It's kind of strange how the "line" moves - QS used to be in the fold of the faithful, now he's "negative", even though as far as I can tell his views have not changed at all.
That's true about the company. Not true about the stock.
Twister's abrasive style can put people off (which I think he gets a kick out of BTW), but in the final analysis he was right. I don't agree with his predictions of a second act for Wintel, but I also don't agree that his posts have been completely without substance. He was sitting here for years asking, sometimes in significant detail, "Why should SUNW have this valuation?" and no substantive answer was ever given because *there was no such answer*. We've seen the proof. We are living through the proof right this second.

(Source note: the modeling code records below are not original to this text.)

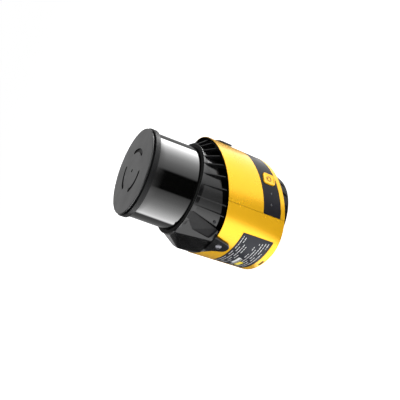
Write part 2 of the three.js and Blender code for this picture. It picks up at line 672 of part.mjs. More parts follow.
function addFrame(parent) {
  addPiece(parent, 'front_frame', frontFrame(), BLACK);
  Object.entries(SIDES).forEach(([side, sign]) => {
    const lug = subassembly(parent, [0, 0, 0], sign * LUG_ANGLE);
    addPiece(lug, `lug_screw_${side}`, domedScrew(), DARK_STEEL, [LUG_FACE + GAP, 0, LUG_SCREW_Z], OUTWARDS);
    const arm = subassembly(parent, [0, 0, 0], sign * FRAME_SCREW.angle);
    addPiece(arm, `frame_screw_${side}`, frameScrew(), DARK_STEEL,
      [FRAME_SCREW.r + GAP, 0, FRAME_SCREW.z], OUTWARDS);
  });
}

function addHousing(parent) {
  addPiece(parent, 'upper_shell', upperShell(), YELLOW);
  addPiece(parent, 'lower_shell', lowerShell(), YELLOW);
  addPiece(parent, 'control_panel', controlPanel(), PANEL);
  addPiece(parent, 'power_button', powerButton(), YELLOW);
  addPiece(parent, 'button_switch', buttonSwitch(), BLACK);
  addPiece(parent, 'button_board', buttonBoard(), BOARD_GREEN);
  LAMPS.forEach((place, i) => addPiece(parent, `status_lamp_${i + 1}`, lamp(place), LAMP));
  addPiece(parent, 'rating_label', ratingLabel(), SLATE);
  addPiece(parent, 'rear_plug', rearPlug(), RUBBER);
  addPiece(parent, 'mount_pad', mountPad(), BLACK);
  padScrewPlaces().forEach((z, i) => addPiece(parent, `pad_screw_${i + 1}`, padScrew(), STEEL,
    [PAD_FACE, 0, z], OUTWARDS));
}

function addRear(parent) {
  addPiece(parent, 'rear_cap', rearCap(), BLACK);
  POST_ANGLES.forEach((angle, i) => addPiece(parent, `rear_screw_${i + 1}`, rearScrew(), STEEL,
    at(SOCKET_R, angle, 0).toArray()));
  addPiece(parent, 'power_socket', powerSocket(), ALLOY, [-SOCKET_R, 0, 0]);
  addPiece(parent, 'antenna_socket', antennaSocket(), STEEL, [SOCKET_R, 0, 0]);
  addPiece(parent, 'fan_frame', fanFrame(), BLACK);
  addPiece(parent, 'fan_rotor', fanRotor(), GREY);
}

function addChassis(parent) {
  addPiece(parent, 'chassis_plate', chassisPlate(), ALLOY);
  POST_ANGLES.forEach((angle, i) => addPiece(parent, `chassis_post_${i + 1}`, post(), ALLOY,
    at(POST_PITCH, angle, 0).toArray()));
  addPiece(parent, 'power_board', circuitBoard(19, POWER_PARTS), BOARD_GREEN);
  addPiece(parent, 'main_board', circuitBoard(31, MAIN_PARTS), BOARD_GREEN);
  addPiece(parent, 'gnss_board', gnssBoard(), BOARD_GREEN);
  addPiece(parent, 'imu_module', imuModule(), ALLOY);
}

function addDrive(parent) {
  addPiece(parent, 'lidar_base', lidarBase(), BLACK);
  addPiece(parent, 'motor_stator', motorStator(), COPPER);
  addPiece(parent, 'bearing_rear', bearing(), STEEL, [0, 0, 70]);
  addPiece(parent, 'bearing_front', bearing(), STEEL, [0, 0, 78.5]);
  const rotor = subassembly(parent);
  addPiece(rotor, 'rotor_shaft', rotorShaft(), STEEL);
  addPiece(rotor, 'rotor_table', rotorTable(), ALLOY);
  addPiece(rotor, 'magnet_ring', magnetRing(), STEEL);
  addPiece(rotor, 'encoder_disc', encoderDisc(), STEEL);
  addPiece(rotor, 'optics_core', opticsCore(), BLACK);
  addPiece(rotor, 'emitter_lens', lens(EMITTER.r), LENS, [LENS_BACK, 0, EMITTER.z], OUTWARDS);
  addPiece(rotor, 'receiver_lens', lens(RECEIVER.r), LENS, [LENS_BACK, 0, RECEIVER.z], OUTWARDS);
  addPiece(rotor, 'emitter_board', sideBoard(), BOARD_GREEN, [0, -SIDE_BOARD_Y, 0]);
  addPiece(rotor, 'receiver_board', sideBoard(), BOARD_GREEN, [0, SIDE_BOARD_Y, 0]);
  addPiece(rotor, 'balance_weight', balanceWeight(), STEEL);
}

const group = new THREE.Group();
[addHead, addFrame, addHousing, addRear, addChassis, addDrive].forEach((add) => add(subassembly(group)));

export default group;
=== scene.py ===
"""Looks of the lidar scanner module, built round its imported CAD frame.

The row frame is in metres: +Z is the spin axis, from the rear face to the lidar cap, and +X is the
top of the housing.  Sizes of the detail are written in millimetres, and shapes are scaled by MM as
they become meshes.  A shape is a pair of lists, (vertices, faces).
"""
import math

import bmesh
import bpy
from mathutils import Matrix, Vector


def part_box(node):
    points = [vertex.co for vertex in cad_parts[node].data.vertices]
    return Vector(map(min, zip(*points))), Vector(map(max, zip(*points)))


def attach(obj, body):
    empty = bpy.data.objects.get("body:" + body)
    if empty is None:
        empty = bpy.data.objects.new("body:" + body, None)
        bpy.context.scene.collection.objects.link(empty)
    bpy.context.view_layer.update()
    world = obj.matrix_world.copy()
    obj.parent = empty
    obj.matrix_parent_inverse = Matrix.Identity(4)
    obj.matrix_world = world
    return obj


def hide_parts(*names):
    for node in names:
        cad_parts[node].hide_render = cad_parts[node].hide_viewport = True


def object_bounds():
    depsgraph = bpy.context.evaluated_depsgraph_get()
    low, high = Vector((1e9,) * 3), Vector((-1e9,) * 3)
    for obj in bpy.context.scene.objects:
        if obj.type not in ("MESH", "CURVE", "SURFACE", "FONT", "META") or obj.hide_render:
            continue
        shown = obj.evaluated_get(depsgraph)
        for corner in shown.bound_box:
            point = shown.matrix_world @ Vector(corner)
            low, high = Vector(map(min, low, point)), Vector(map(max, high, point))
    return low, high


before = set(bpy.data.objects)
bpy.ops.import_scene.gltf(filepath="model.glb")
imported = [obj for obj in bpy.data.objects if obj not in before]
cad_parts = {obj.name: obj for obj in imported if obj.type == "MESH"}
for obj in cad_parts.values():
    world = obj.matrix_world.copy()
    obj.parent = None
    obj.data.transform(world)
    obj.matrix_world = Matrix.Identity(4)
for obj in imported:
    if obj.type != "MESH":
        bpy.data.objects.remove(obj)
cad_low, cad_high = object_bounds()

MM = 0.001


def box_mm(node):
    low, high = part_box(node)
    return low / MM, high / MM


# ---------------------------------------- driving dimensions, millimetres

LENGTH = cad_high.z / MM
SHELL_R = -box_mm("lower_shell")[0].x
SHELL_REAR = box_mm("lower_shell")[0].z
SHELL_WALL = 2.6
SHELL_BORE = SHELL_R - SHELL_WALL
SHELL_RIM = 0.6            # flat that is left at the front edge, inside of which the wall is bevelled
SHELL_FRONT = 72.5
SWEEP_RISE = 25.3          # how far the housing's edges climb towards the lidar on top
SWEEP_FROM = 125           # degrees from the top where the climb starts and ends
SWEEP_TO = 5
PARTING_X = 4.8
GAP = 0.3

PANEL_FRONT = SHELL_FRONT - 42
PANEL_REAR = SHELL_FRONT - 63.7
PANEL_POCKET = 1.5
BUTTON_ANGLE = -49.2
BUTTON_Z = 35.8
BUTTON_WIDE = 13.2
BUTTON_LONG = 14.8
BUTTON_CORNER = 3.4
BUTTON_TOP = 61.7
LAMPS = ((-64, 32), (-75, 30))
LAMP_R = 1.1
LABEL_FROM = -166
LABEL_TO = -109
LABEL_REAR, LABEL_FRONT = (corner.z for corner in box_mm("rating_label"))
LABEL_POCKET = 0.75
LABEL_FACE = SHELL_R - 0.05
INK = 0.03                 # thickness of the print
WHITE_BLOCK = (-155, -140, 29.6, 33)       # from one angle to another, then two heights
YELLOW_BLOCK = (-158, -147, 21.5, 26.5)
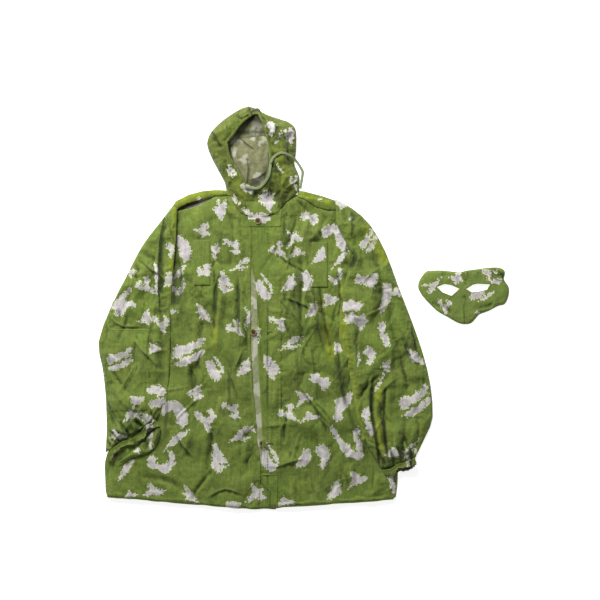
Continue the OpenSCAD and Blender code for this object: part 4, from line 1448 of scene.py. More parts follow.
MASK_OUTLINE = spline(
    mm([
        (490, 66), (494, 86), (513, 112), (529, 115), (562, 116), (613, 111), (637, 116), (670, 120),
        (697, 124), (731, 125), (749, 117), (751, 103), (748, 89), (763, 66), (762, 39), (751, 15),
        (731, 9), (700, -7), (675, -16), (664, -28), (649, -43), (630, -46), (610, -42), (580, -25),
        (546, -5), (509, 32), (495, 52),
    ]),
    closed=True, steps=3,
)
EYES = [
    mm([(546, 66), (569, 75), (589, 72), (614, 61), (590, 40), (564, 50)]),
    mm([(634, 60), (654, 73), (668, 76), (706, 74), (696, 58), (673, 53), (651, 50)]),
]
NOSE = mm([(621, 111), (622, 70), (624, 30), (628, -10), (629, -44)])
FOLDS_MASK = [
    ("ridge", 3, 7, [(620, 108), (622, 70), (624, 36)]),
    ("pleat", 5, 9, [(634, 34), (627, 8), (629, -30)]),
    ("pleat", 9, 8, [(700, 122), (724, 104), (752, 112)]),
    ("pleat", 6, 6, [(636, 118), (640, 104), (634, 88)]),
    ("pleat", 6, 8, [(700, 108), (730, 88), (757, 84)]),
    ("ridge", 4, 7, [(520, 98), (560, 88), (600, 96)]),
    ("ridge", 4, 8, [(530, 30), (570, 22), (604, -10)]),
    ("valley", 4, 7, [(540, 10), (580, 0), (606, -26)]),
    ("ridge", 4, 8, [(660, 20), (700, 24), (740, 36)]),
    ("valley", 4, 7, [(650, 4), (690, 6), (730, 22)]),
    ("ridge", 3, 6, [(505, 88), (508, 60), (520, 40)]),
]


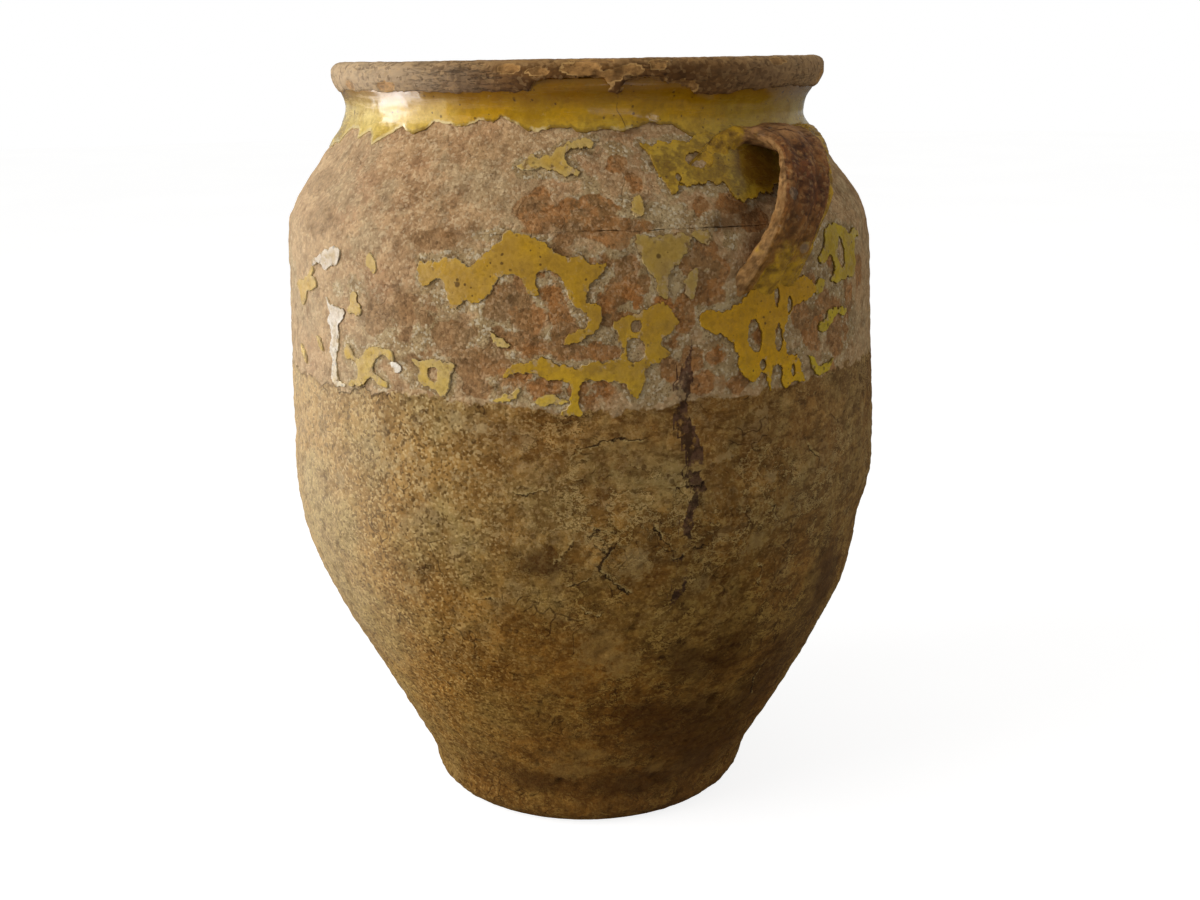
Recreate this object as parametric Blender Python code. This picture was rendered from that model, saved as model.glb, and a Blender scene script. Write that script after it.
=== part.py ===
"""A two-handled confit pot of glazed earthenware, built the way a potter puts one together.

The pot is thrown in two sections. The lower one has the foot, the floor and the belly. The
upper one is the shoulder and the neck, and is luted on just above the shoulder's corner. A
rolled collar finishes the neck, two pulled strap handles are pressed on, and a yellow glaze
coats the neck, the shoulder and the inside. Much of the outer glaze has flaked off, so what is
left of it on the body is a handful of loose-edged patches.

Metres, +Z up. The origin is the middle of the foot's underside and the handles lie on +X and -X.
"""
import bpy
import bmesh
from math import cos, exp, hypot, pi, radians, sin, tan
from mathutils import Matrix, Vector

# Driving heights, each one a stage of the wall above the one before it
FOOT_EDGE = 0.0080          # rounding of the foot's bottom edge
FLARE_RISE = 0.1466         # from the foot's edge up to the widest part of the belly
WALL_RISE = 0.1042          # from the widest part up to the shoulder's corner
SHOULDER_RISE = 0.0377      # from the shoulder's corner up to the root of the neck
NECK_RISE = 0.0080          # the upright stretch of the neck
COLLAR_FLARE_RISE = 0.0055  # from the neck up to the collar's seat
COLLAR_HEIGHT = 0.0100      # the rolled collar itself

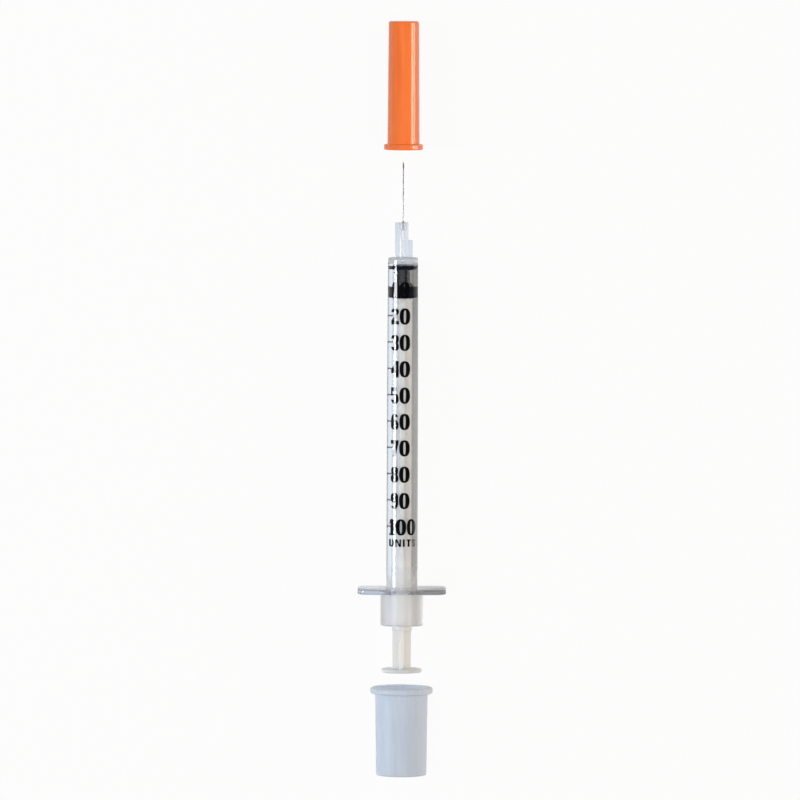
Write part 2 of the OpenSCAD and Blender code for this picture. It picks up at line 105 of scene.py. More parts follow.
# Stopper. The rubber goes a hair into the bore's wall, and its groove is shallow, so it looks wetted on.
STOPPER_FRONT_Y = reach("stopper", 1, 1)
STOPPER_REAR_Y = reach("stopper", 1, 0)
RUBBER_PRESS = 0.006
LIP_L = 0.85
LIP_CONE_L = 0.3
WAIST_L = 2.45
WAIST_R = 1.5
FLARE_L = 0.8
GROOVE_W = 0.35
GROOVE_DEPTH = 0.005
STOPPER_EDGE = 0.12

# Plunger rod, with the snap head that the stopper holds
ROD_R = 2
ROD_RIB_T = 0.85
ROD_FILLET = 0.25
GUIDE_R = 2.18
FRONT_DISC_T = 0.7
REAR_DISC_T = 1.15
DISC_EDGE = 0.15
THUMB_BACK_Y = reach("plunger_rod", 1, 0)
THUMB_T = 0.75
THUMB_FRONT_Y = THUMB_BACK_Y + THUMB_T
THUMB_R = reach("plunger_rod", 0, 1)
THUMB_EDGE = 0.22
DISH_R = 3.2
DISH_DEPTH = 0.2
NECK_R = 0.93
HEAD_R = 1.33
NECK_L = 1.2
HEAD_L = 1.2
HEAD_GAP = 0.03

# Needle shield, with the ribs inside that grip the hub
SHIELD_MOUTH_Y = reach("needle_shield", 1, 0)
SHIELD_END_Y = reach("needle_shield", 1, 1)
SHIELD_LIP_R = reach("needle_shield", 0, 1)
SHIELD_LIP_T = 1.25
SHIELD_MOUTH_R = 3.45
SHIELD_END_R = 3.275
SHIELD_END_ROUND = 0.45
SHIELD_LIP_ROUND = 0.3
SHIELD_BORE_R = 2.25
SHIELD_CORE_R = 1.425
SHIELD_FLOOR_T = 1.15
SHIELD_RIBS = 6
SHIELD_RIB_W = 0.4
SHIELD_RIB_L = 5
SHIELD_CREST_R = 2.11
HUB_ROOM = 0.2

# Plunger cap
CAP_MOUTH_Y = reach("plunger_cap", 1, 1)
CAP_END_Y = reach("plunger_cap", 1, 0)
CAP_RIM_R = reach("plunger_cap", 0, 1)
CAP_RIM_T = 1.4
CAP_RIM_ROUND = 0.5
CAP_MOUTH_R = 5.65
CAP_END_R = 5.425
CAP_END_ROUND = 0.35
CAP_BORE_R = 4.72
CAP_CORE_R = 4.52
CAP_BORE_L = 7
CAP_FLOOR_T = 0.85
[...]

I've been watching Louis Rukeyser now for five years. At first I thought it was a good show. Then I realized that it was more like a porno loop, or a repeating episode of Buffy the Vampire Slayer: all the people around the table were robots playing back the same empty drivel week after week, not knowing their asses from a hole in the ground, probably crooks. One of their "dwarves" started voting negative and they fired her. I've seen exactly ONE Rukeyser show in all that time where the guest was worthwhile: a few weeks ago when it was John Bogle. He basically said, "It's too bad these stock pickers you have on every week can't pick stocks worth sh*t." Rukeyser, of course, asked Bogle which stocks he liked anyway. Bogle said he liked index funds.
I certainly don't know anything but I don't think we'll see SUNW at $15 even after they warn tomorrow. But I'm mostly tired of playing this game. I've paid handsomely for my Certificate of Clownhood. I never imagined that SUNW's chart would look like INSP's chart, but it's pretty damn close at this point. One of them is a leader with solid earnings, solid growth and solid prospects. The other is a flakey dotcom headed by a madman (I'll leave it as an exercise for the reader to decide which is which<g>). Their recent charts are alarmingly similar. Regardless of the woulds and the shoulds and the why's, Sun HAS lost 70% of its value in a few months and we ARE in the worst bear market in years which is likely to engulf even the parts that have escaped so far. The trees don't grow to heaven. And at this point, I can't blame Sun's lack of execution for the majority of this decline. They're late on some products while they grow and increase market share...that's not worth a 70% discount according to "logic". It went up on craziness, it went down on craziness, and all we can do is hope it goes up on craziness again.
I don't understand the stock market, and it's going to stay that way.